In 1992, the Expeditionary Tank design lost out in the AGS competition to FMC Corporation's and United Defense's Close Combat Vehicle, Light (CCVL), which was type classified as the M8 Armored Gun System. The Expeditionary Tank and its low-profile turret were offered for export by Teledyne and later GDLS, but no orders materialised.

== Design ==
Teledyne defined key requirements that shaped the tank's design:
- roll-on, roll-off air transportability in C-130 and C-141 aircraft with the capability to use LAPES;
- maximum use of off-the-shelf components;
- a 105 mm main gun with an autoloader;
- a fire control system as accurate as the M60A3 main battle tank;
- high cross-country mobility;
- a low profile to increase survivability.

The Expeditionary Tank was an unconventional design with an externally mounted overhead autoloaded gun, a crew in-hull configuration and a front-mounted engine. The unmanned turret was located in the rear section of the vehicle, above the fighting compartment. All three crewmembers were positioned in the hull, the driver sat in the driver's compartment that was separated from the fighting compartment with a bulkhead. The commander and the gunner sat side by side in the fighting compartment.

The tank had light armour that consisted of rolled homogeneous armour, a steel and ceramic composite, ballistic aluminium and Kevlar, and ceramic appliques that offered protection against 23 mm autocannon shells from the front and against 7.62–14.5 mm machine gun bullets from the sides. Protection level could be increased or decreased depending on the threat level or delivery method via bolt-on armour plates. The Expeditionary Tank had a double-spaced hull floor to improve protection against mines.

The Expeditionary Tank was armed with an autoloaded 105 mm M68A1 rifled gun and a coaxial 7.62 mm M240 machine gun. The M68A1 gun was expected to be replaced by the M35 tank gun in production vehicles. It also had an optional weapon mount for the commander's position, which could have been equipped with a machine gun (7.62 mm or 12.7 mm) or a 40 mm automatic grenade launcher. The commander and gunner were seated below the turret in an aluminum basket with spall liners. Ammunition for the externally mounted gun was located in the hull.

The tank design used many off-the-shelf components to reduce development costs and time. It shared multiple components with the M2/M3 Bradley, notably the Cummins VTA-903T diesel engine and GDLS HMPT-500 hydro-mechanical transmission. The electric
turret drive with a manual backup was also initially developed for the Bradley. The prototype also used the M68A1 gun instead of the then-experimental M35.

== Fate ==
The joint venture between Teledyne and GDLS lost the AGS competition to the CCVL design that would become the M8 Armored Gun System. The tank was offered to export customers without success. Its low-profile turret design was more successful.
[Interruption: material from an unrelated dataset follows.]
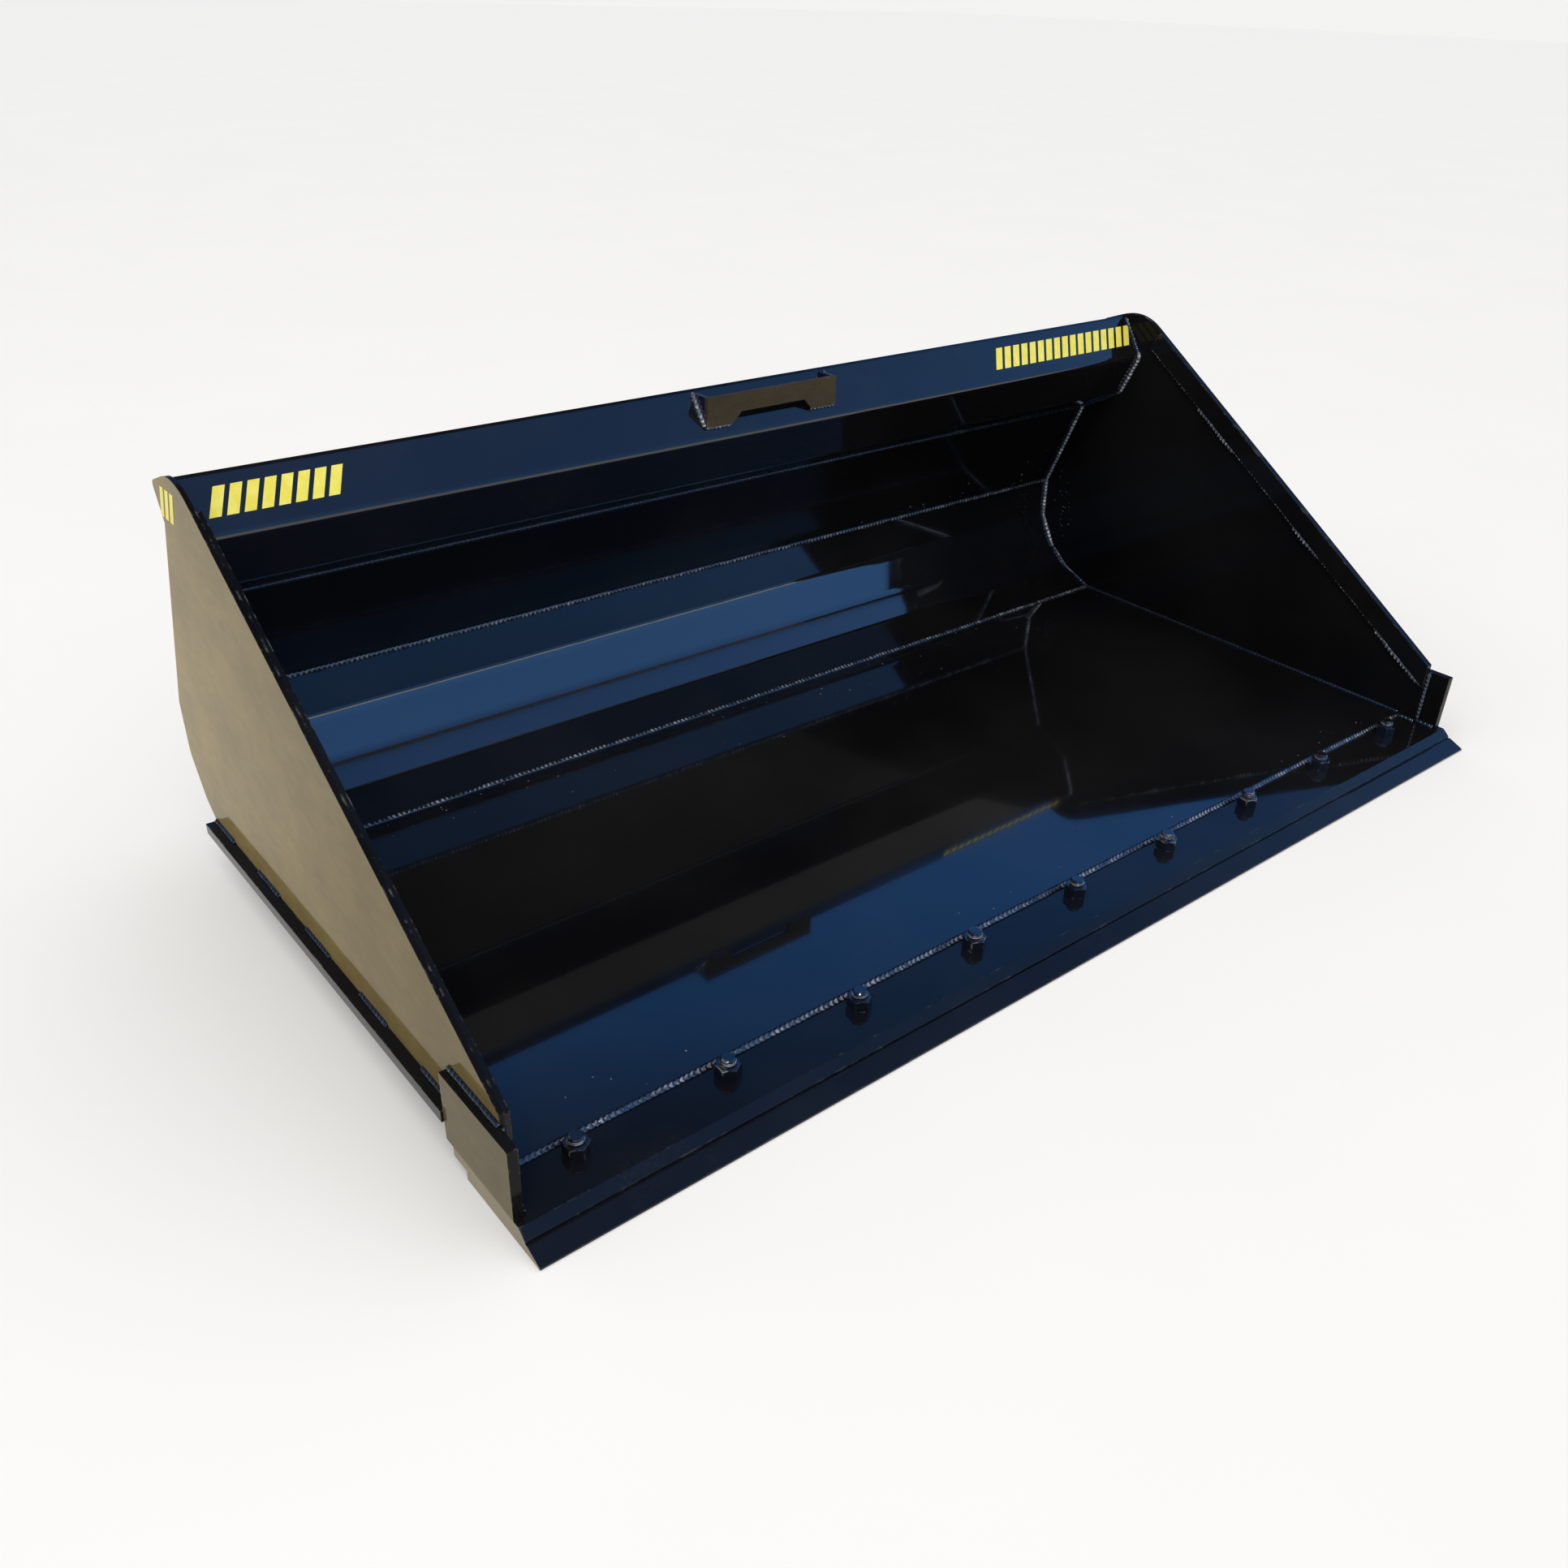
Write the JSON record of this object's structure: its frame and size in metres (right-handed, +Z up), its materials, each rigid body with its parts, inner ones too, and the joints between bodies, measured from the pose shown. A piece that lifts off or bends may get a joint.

Teledyne offered the turret developed for the tank for export. It was tested on the Centurion Mk 5 hull and an installation kit was designed for the M60. The company proposed the low-profile turret as a part of an upgrade package for Patton tanks, T-54/55/62 series tanks, the AMX-30 and the Centurion.

In 1999, a version of the turret was integrated onto the LAV III armored personnel carrier chassis. A modified version of the design was submitted to the Interim Armored Vehicle competition. Having won the competition, the improved design became the M1128 mobile gun system.

The fate of the Expeditionary Tank prototype is unclear. Photos from a blog posted in 2014 indicate that the hull of the tank was outside the former Teledyne plant in Muskegon, Michigan. No evidence is available about the fate of the turret, although it is probable that the turret was used for testing in other development programmes after the failed AGS bid.